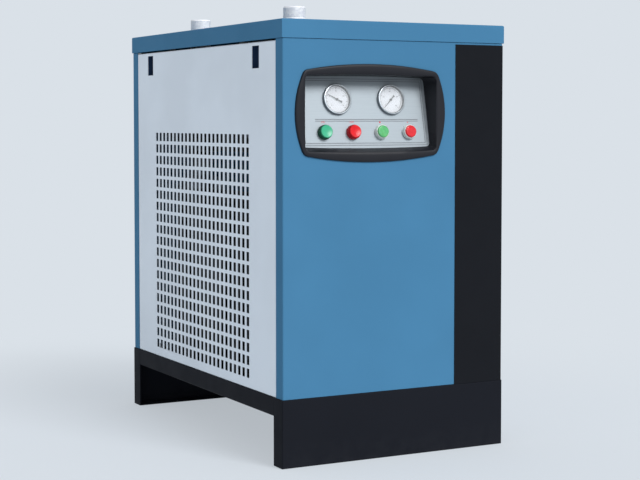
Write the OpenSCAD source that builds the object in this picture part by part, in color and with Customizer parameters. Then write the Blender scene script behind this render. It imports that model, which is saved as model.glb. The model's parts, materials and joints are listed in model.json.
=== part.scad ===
// Refrigerated compressed-air dryer in a free-standing sheet-metal cabinet.
// Millimetres, +Z up, front at -Y. The origin is the centre of the footprint, on the floor.

/* [Cabinet] */
// Width of the base and of the top cover
cab_w = 530; // [500:5:620]
// Depth of the base and of the top cover
cab_d = 820; // [790:5:940]
// Height from the floor to the top cover
cab_h = 900; // [890:5:1000]
// How far the panels stand back from the edge of base and cover
panel_inset = 2; // [1:0.5:3]
// Sheet thickness of the panels and of the cover
panel_t = 1.5; // [1:0.25:2]
// Outside radius of a fold in the sheet
bend_r = 3; // [2.5:0.25:4]
// How far the front and rear panels wrap round the sides
wrap_w = 33; // [30:1:45]
// Gap left between neighbouring panels
seam = 1; // [0.5:0.25:2]
// Gap between the cover and the front and rear panels
front_seam = 0.5; // [0.5:0.25:2]
// Depth of the folded edge of a side panel
side_fold = 17; // [14:1:17]

/* [Base] */
// Height of the base, up to its top flange
base_h = 139; // [125:1:160]
// Sheet thickness of the base
base_t = 3; // [2:0.5:4]
// Length of the feet along the sides
foot_len = 40; // [40:1:60]
// Height of the side rails over the fork channel
rail_h = 38; // [30:1:50]
// Width of the rails' flanges
rail_flange = 32; // [28:1:40]
// Diameter of the anchor holes in the feet
anchor_d = 14; // [9:0.5:18]
// Distance of the anchor holes from the sides of the base
anchor_inset_x = 45; // [30:1:80]
// Distance of the anchor holes from the front and the rear
anchor_inset_y = 22; // [18:1:26]
// Thickness of the floor pan
pan_t = 2; // [1.5:0.25:3]
// Height of the floor pan's side lips
pan_lip = 12; // [8:1:20]

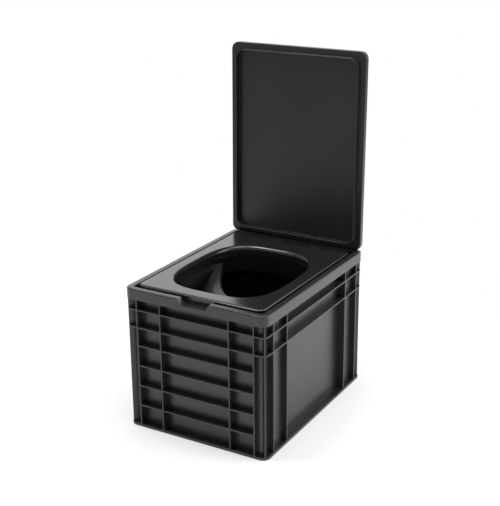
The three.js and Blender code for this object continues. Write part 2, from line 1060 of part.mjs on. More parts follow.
function makeBucket() {
  const outer = skin([bucketLoop(bucketBottom, 0), bucketLoop(bucketTop, 0)]);
  const inner = skin([
    bucketLoop(bucketBottom + bucket.wall, bucket.wall),
    bucketLoop(bucketTop + overrun, bucket.wall),
  ]);
  const bead = skin([
    bucketLoop(bucketTop - bucket.beadHeight, -bucket.bead),
    bucketLoop(bucketTop, -bucket.bead),
  ]);
  const shell = joined([outer, bead, ...bucketEars(), ...bailRests()]);
  const bore = crossRod(bail.radius + touchGap, 0, bucketMiddle, bailZ, crate.width);
  return without(shell, [inner, bore]);
}

// The bail lies forward beside the rim: two arms, a cross wire, and ends turned into the ears.
function bailPath() {
  const side = bucketSide + bail.offset;
  const frontY = bucket.front - bail.reach;
  const half = [
    new THREE.Vector3(bucketSide - bail.tuck, bucketMiddle, bailZ),
    new THREE.Vector3(side, bucketMiddle, bailZ),
    new THREE.Vector3(side, frontY + bail.corner, bailZ),
    new THREE.Vector3(side - bail.corner, frontY, bailZ),
  ];
  const other = half.map((p) => new THREE.Vector3(-p.x, p.y, p.z)).toReversed();
  return half.concat(other);
}

function makeBail() {
  const path = bailPath();
  const wires = [];
  for (let i = 0; i + 1 < path.length; i += 1) {
    wires.push(wire(path[i], path[i + 1]));
  }
  const knobs = path.slice(1, -1).map((p) => {
    const ball = new THREE.SphereGeometry(bail.radius, steps.bend, steps.hex);
    ball.translate(p.x, p.y, p.z);
    return solidFrom(ball);
  });
  return joined([...wires, ...knobs]);
}

function wire(from, to) {
  const along = to.clone().sub(from);
  const length = along.length();
  const geometry = new THREE.CylinderGeometry(bail.radius, bail.radius, length, steps.wire);
  const turn = new THREE.Quaternion().setFromUnitVectors(
    new THREE.Vector3(0, 1, 0),
    along.clone().normalize(),
  );
  geometry.applyQuaternion(turn);
  const middle = from.clone().add(to).multiplyScalar(1 / 2);
  geometry.translate(middle.x, middle.y, middle.z);
  return solidFrom(geometry);
}

function makeGrip() {
  const y = bucket.front - bail.reach;
  const outer = crossRod(grip.radius, 0, y, bailZ, grip.length, steps.round);
  const bore = crossRod(bail.radius + touchGap, 0, y, bailZ, grip.length + overrun, steps.small);
  return outer.subtract(bore);
}

// The canister.

const capTop = sealBottom - touchGap;
const neckTop = capTop - cap.top - gasket.thickness - 2 * touchGap;
const canisterTop = neckTop - canister.neckHeight - bond;

function canisterLoop(z, inset) {
  const side = wallHalfX - canister.sideGap - inset;
  const front = -wallHalfY + canister.front + inset;
  const rear = bucket.front - canister.rear - inset;
  const radius = canister.radius - Math.min(inset, canister.wall);
  return loopAt(outline(-side, side, front, rear, radius), z);
}

function canisterHull(inset) {
  const bottom = crate.floor + touchGap + inset;
  const top = canisterTop - inset;
  const edge = canister.shoulder - inset;
  const chamfer = canister.shoulder / 2;
  return skin([
    canisterLoop(bottom, inset + chamfer / 2),
    canisterLoop(bottom + chamfer / 2, inset),
    canisterLoop(top - edge, inset),
    canisterLoop(top, inset + chamfer),
  ]);
}

function makeCanister() {
  const neck = upright(canister.neckRadius, 0, drainY, canisterTop - canister.shoulder, neckTop);
  const bore = upright(
    canister.neckRadius - canister.neckWall,
    0,
    drainY,
    canisterTop - canister.shoulder - overrun,
    neckTop + overrun,
  );
  const shell = joined([canisterHull(0), neck]);
  return without(shell, [canisterHull(canister.wall), bore]);
}

function makeCap() {
  const inner = canister.neckRadius + 2 * touchGap;
  const outer = inner + cap.wall;
  const bottom = capTop - cap.skirt;
  const body = upright(outer, 0, drainY, bottom, capTop);
  const hollow = upright(inner, 0, drainY, bottom - overrun, capTop - cap.top);
  const bore = upright(cap.bore, 0, drainY, bottom, capTop + overrun);
  const grips = Array.from({ length: cap.gripCount }, (_, i) => {
    const angle = (2 * Math.PI * i) / cap.gripCount;
    const at = outer + cap.gripDepth;
    const x = at * Math.cos(angle);
    const y = drainY + at * Math.sin(angle);
    return upright(2 * cap.gripDepth, x, y, bottom - overrun, capTop + overrun, steps.hex);
  });
  return without(body, [hollow, bore, ...grips]);
}

function makeGasket() {
  const top = capTop - cap.top - touchGap;
  const outer = canister.neckRadius;
  const ring = upright(outer, 0, drainY, top - gasket.thickness, top);
  const hole = upright(
    outer - gasket.width,
    0,
    drainY,
    top - gasket.thickness - overrun,
    top + overrun,
  );
  return ring.subtract(hole);
}

// Finished meshes.

const looks = {
  boxPlastic: { color: 0x1c1c1d, roughness: 0.42, metalness: 0 },
  lidPlastic: { color: 0x1a1a1b, roughness: 0.45, metalness: 0 },
  seatPlastic: { color: 0x222223, roughness: 0.3, metalness: 0 },
  bowlPlastic: { color: 0x1d1d1e, roughness: 0.25, metalness: 0 },
  hingePlastic: { color: 0x202021, roughness: 0.5, metalness: 0 },
  bucketPlastic: { color: 0x2a2a2b, roughness: 0.5, metalness: 0 },
  canisterPlastic: { color: 0xdedfd8, roughness: 0.4, metalness: 0 },
  capPlastic: { color: 0x222223, roughness: 0.45, metalness: 0 },
  sealRubber: { color: 0x2b2b2b, roughness: 0.8, metalness: 0 },
  steel: { color: 0xb5b7ba, roughness: 0.3, metalness: 1 },
};

function meshOf(name, solid, look) {
  const { vertProperties, triVerts, numProp, numVert } = solid.getMesh();
  const positions = new Float32Array(numVert * 3);
  for (let i = 0; i < numVert; i += 1) {
    positions.set(vertProperties.subarray(i * numProp, i * numProp + 3), i * 3);
  }
  const geometry = new THREE.BufferGeometry();
  geometry.setAttribute("position", new THREE.BufferAttribute(positions, 3));
  geometry.setIndex(new THREE.BufferAttribute(new Uint32Array(triVerts), 1));
  const flat = geometry.toNonIndexed();
  flat.computeVertexNormals();
  const mesh = new THREE.Mesh(flat, new THREE.MeshStandardMaterial(looks[look]));
  mesh.name = name;
  return mesh;
}

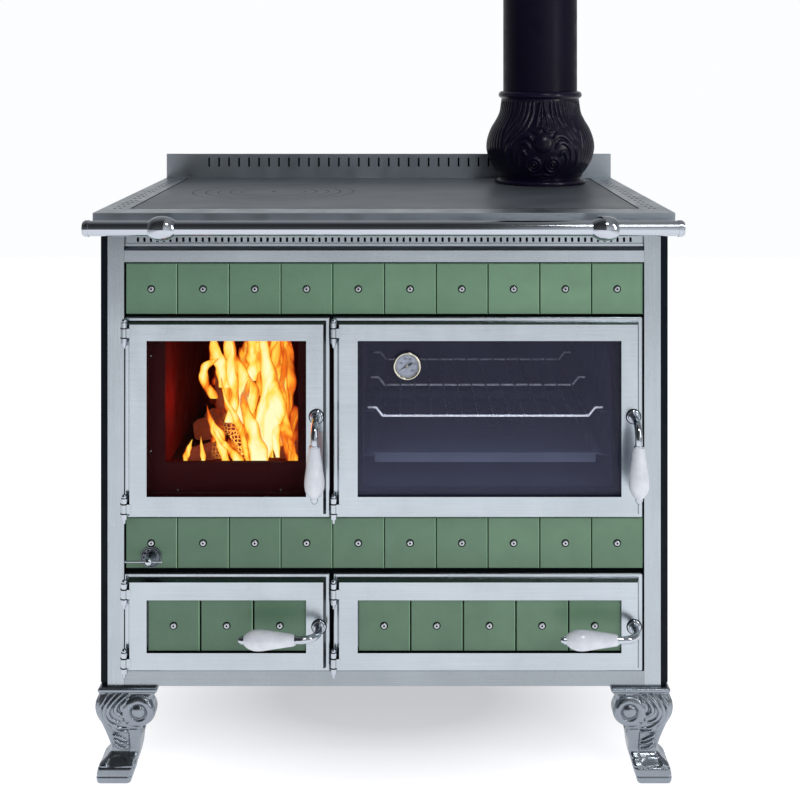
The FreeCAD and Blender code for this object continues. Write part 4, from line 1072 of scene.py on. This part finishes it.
def handle_roses():
    """The turned rose on each door, from which the handle's spindle comes, with a painted shadow: a dark ring
    round it.
    """
    rose = [
        (5.7, 0), (10.4, 0), (10.6, 1.0), (9.6, 2.4), (8.9, 2.5),
        (8.5, 3.4), (7.4, 5.2), (6.2, 6.0), (5.7, 6.0),
    ]
    # a dark ring round the rose: painted shadow
    shadow = [(9.8, -0.5), (11.8, -0.5), (11.8, 0.25), (9.8, 0.25)]
    for name in ("fire", "oven", "ash", "wood"):
        x, _, z = joint(name + "_handle_turn")["pos_m"]
        place = (x, HOB_FRONT + 5 * MM, z)
        for label, profile, material in (("rose", rose, "chrome"), ("rose_shadow_ring", shadow, "painted_shade")):
            heap = Heap()
            heap.turned(profile, place, FRONT, 48)
            heap.piece(name + "_" + label, material, name + "_door")


TILE_ROWS = (
    ("upper_tile_row", "cabinet", 10), ("middle_tile_row", "cabinet", 10),
    ("ash_door_tiles", "ash_door", 3), ("wood_door_tiles", "wood_door", 5),
)


def tile_details():
    """Painted shade: a dark hexagon in each tile screw, a dark ring about its head, and dark strips in the
    gaps between tiles.
    """
    half = TILE_WIDTH / 2
    for node, body, count in TILE_ROWS:
        low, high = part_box(node)
        pitch = (high.x - low.x - TILE_WIDTH) / (count - 1)
        heap = Heap()
        for i in range(count):
            x = low.x + half + i * pitch
            if i:
                # a dark strip in the gap between tiles: painted shade
                start = (x - pitch + half, low.y + 3 * MM, low.z)
                heap.block(start, (x - half, high.y - 0.2 * MM, high.z))
            place = (x, low.y, (low.z + high.z) / 2)
            head_shade_ring = [(4.4, -0.4), (6.0, -0.4), (6.0, 0.12), (4.6, 0.22), (4.4, 0.2)]
            heap.turned(head_shade_ring, place, FRONT, 32)
            socket = [(AXIS, 0.7), (1.75, 0.7), (1.75, 2.34), (AXIS, 2.34)]
            heap.turned(socket, place, FRONT, 6)
        heap.piece(node + "_sockets", "painted_shade", body, smooth=False)


# ---- rounded edges on the sheet metal

EDGE_WIDTHS = {
    "hob_frame": 1.2, "corner_post_left": 0.8, "corner_post_right": 0.8, "plinth_strip": 0.7,
    "side_panel_left": 1.0, "side_panel_right": 1.0, "backsplash": 0.8, "hob_plate": 0.6,
    "fire_door_frame": 0.8, "oven_door_frame": 0.8, "ash_door_frame": 0.8, "wood_door_frame": 0.8,
}


def soften_edges():
    """Rounds the sharp edges of the folded and cast sheet parts, so that they catch the light."""
    for node, width in EDGE_WIDTHS.items():
        bevel = NODES[node].modifiers.new("rounded", "BEVEL")
        bevel.width = width * MM
        bevel.segments = 2
        bevel.limit_method = "ANGLE"
        bevel.angle_limit = math.radians(40)
        bevel.harden_normals = True


# ---- floor, light and camera

FLOOR_REACH = (-6.2, 5.0)
FLOOR_HALF = 7.0
# the lower glow near the stove paints a shadow there
NEAR_GLOW, FAR_GLOW = 0.50, 0.95
MIRROR_GLOW = 0.84


def floor():
    """A level pale floor. It glows a little, so that shadows stay soft, and less to what mirrors it; the glow
    is weaker near the stove, a painted shadow under it.
    """
    front, back = FLOOR_REACH
    corners = [(-FLOOR_HALF, front, 0), (FLOOR_HALF, front, 0), (FLOOR_HALF, back, 0), (-FLOOR_HALF, back, 0)]
    mesh = bpy.data.meshes.new("floor")
    mesh.from_pydata(corners, [], [(0, 1, 2, 3)])
    item = show("floor", mesh)
    tree = new_material("floor_paper", Roughness=0.9, Specular_IOR_Level=0.0)
    cloud = tree.noise(2.0, detail=3)
    base = tree.mix(tree.spread(cloud), (0.34, 0.34, 0.35, 1), (0.36, 0.36, 0.37, 1))
    tree.give("Base Color", base)
    away = tree.distance((0, 0, 0), (2.0, 3.4, 1.0))
    tree.give("Emission Color", (0.98, 0.98, 1.0, 1))
    # weaker glow near the stove: a painted shadow on the floor
    seen = tree.spread(away, NEAR_GLOW, FAR_GLOW, 0.35, 1.05)
    beside = tree.math("ABSOLUTE", tree.along("X"))
    mirrored = tree.math("MULTIPLY", seen, tree.spread(beside, MIRROR_GLOW, 0.3, 1.2, 2.8))
    glossy = tree.add("LightPath").outputs["Is Glossy Ray"]
    tree.give("Emission Strength", tree.blend(glossy, seen, mirrored))
    mesh.materials.append(MATERIALS["floor_paper"])


def lamp(name, kind, place, power, color=(1, 1, 1)):
    data = bpy.data.lights.new(name, kind)
    data.energy = power
    data.color = color
    item = show(name, data)
    item.location = place
    return item


def area_light(name, place, aim, width, height, power, color=(1, 1, 1), glossy=False):
    item = lamp(name, "AREA", place, power, color)
    item.data.shape = "RECTANGLE"
    item.data.size = width
    item.data.size_y = height
    item.rotation_euler = (Vector(aim) - Vector(place)).to_track_quat("-Z", "Y").to_euler()
    item.visible_glossy = glossy
    return item


def studio_lights():
    """Two large soft lights before the object, one over it, and two small ones that only make highlights."""
    area_light("key", (-2.0, -3.6, 2.6), (0, 0, 0.5), 2.4, 1.8, 46)
    area_light("fill", (2.4, -3.4, 2.2), (0, 0, 0.5), 2.2, 1.8, 38)
    area_light("top", (0, 0.8, 3.6), (0, 0.1, 0.6), 3.0, 2.0, 58)
    area_light("sparkle", (0.9, -2.2, 3.2), (0, 0, 0.9), 0.5, 0.5, 12, glossy=True)
    area_light("strip", (1.9, -1.35, 1.5), (0.29, 0.2, 1.0), 0.3, 1.5, 9, glossy=True)


def fire_glow():
    """The light of the fire on its lining."""
    for name, place, power in (("fire_glow", (20, 30, 90), 0.9), ("side_glow", (-78, -8, 100), 0.10)):
        item = lamp(name, "POINT", fire_origin() + np.array(place) * MM, power, (1.0, 0.10, 0.05))
        item.data.shadow_soft_size = 0.03


def oven_light():
    """A weak lamp inside the oven's mouth, so that its shelf reads through the dark glass."""
    center = middle("oven_box")
    place = (center.x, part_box("oven_box")[0].y + 6 * MM, center.z)
    aim = (place[0], place[1] + 1, place[2])
    item = area_light("oven_light", place, aim, 0.36, 0.2, 0.9, (0.9, 0.93, 1.0))
    item.visible_camera = False


def sky():
    """A dim studio surround that is brighter behind the object, and plain white to the camera itself."""
    world = bpy.data.worlds.new("studio")
    scene.world = world
    world.use_nodes = True
    tree = Tree(world.node_tree, world.node_tree.nodes["Background"])
    direction = tree.add("TexCoord").outputs["Generated"]
    parts = tree.add("SeparateXYZ", {"Vector": direction}).outputs
    front = tree.spread(parts["X"], 0.10, 0.7, 0.07, 0.15)
    level = tree.blend(tree.spread(parts["Y"], 0.0, 1.0, -0.3, 0.6), front, 0.75)
    beside = tree.math("ABSOLUTE", parts["X"])
    level = tree.math("MULTIPLY", level, tree.spread(beside, 1.0, 0.55, 0.4, 0.85))
    above = tree.spread(parts["Z"], 1.0, 0.4, 0.12, 0.6)
    level = tree.math("MULTIPLY", level, above)
    seen = tree.add("LightPath").outputs["Is Camera Ray"]
    tree.give("Color", (0.97, 0.985, 1.0, 1))
    tree.give("Strength", tree.blend(seen, level, 1.0))


SENSOR, FOCAL_LENGTH = 36.0, 57.15
CAMERA_SHIFT = (-0.005, -0.419)
CAMERA_SIDE, CAMERA_AWAY, CAMERA_ABOVE = 30.3, 1920, 224


def camera():
    """Stands level before the hob at eye height for a cook, and looks straight ahead."""
    data = bpy.data.cameras.new("camera")
    data.sensor_width = SENSOR
    data.lens = FOCAL_LENGTH
    data.shift_x, data.shift_y = CAMERA_SHIFT
    item = show("camera", data)
    item.location = (CAMERA_SIDE * MM, HOB_FRONT - CAMERA_AWAY * MM, HOB_TOP + CAMERA_ABOVE * MM)
    item.rotation_euler = (math.pi / 2, 0, 0)
    scene.camera = item


legs()
flue_collar()
flames()
logs()
firebox_screws()
dial_and_case()
dial_marks()
needle()
slot_painted_shade()
hob_seam_shade()
hinge_gap_shade()
valve_holes()
handle_roses()
tile_details()
soften_edges()
floor()
studio_lights()
fire_glow()
oven_light()
sky()
camera()
scene.view_settings.view_transform = "Standard"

########################################

▶ Challenge
Only the lines from the start of the data to the line holding "side_fold = 17; // [14:1:17]" are wanted; return them exactly, both ends included.

▶ Exercise result
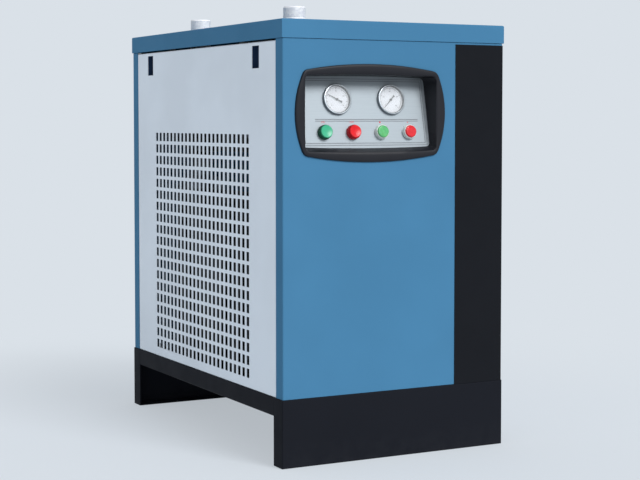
Write the OpenSCAD source that builds the object in this picture part by part, in color and with Customizer parameters. Then write the Blender scene script behind this render. It imports that model, which is saved as model.glb. The model's parts, materials and joints are listed in model.json.
=== part.scad ===
// Refrigerated compressed-air dryer in a free-standing sheet-metal cabinet.
// Millimetres, +Z up, front at -Y. The origin is the centre of the footprint, on the floor.

/* [Cabinet] */
// Width of the base and of the top cover
cab_w = 530; // [500:5:620]
// Depth of the base and of the top cover
cab_d = 820; // [790:5:940]
// Height from the floor to the top cover
cab_h = 900; // [890:5:1000]
// How far the panels stand back from the edge of base and cover
panel_inset = 2; // [1:0.5:3]
// Sheet thickness of the panels and of the cover
panel_t = 1.5; // [1:0.25:2]
// Outside radius of a fold in the sheet
bend_r = 3; // [2.5:0.25:4]
// How far the front and rear panels wrap round the sides
wrap_w = 33; // [30:1:45]
// Gap left between neighbouring panels
seam = 1; // [0.5:0.25:2]
// Gap between the cover and the front and rear panels
front_seam = 0.5; // [0.5:0.25:2]
// Depth of the folded edge of a side panel
side_fold = 17; // [14:1:17]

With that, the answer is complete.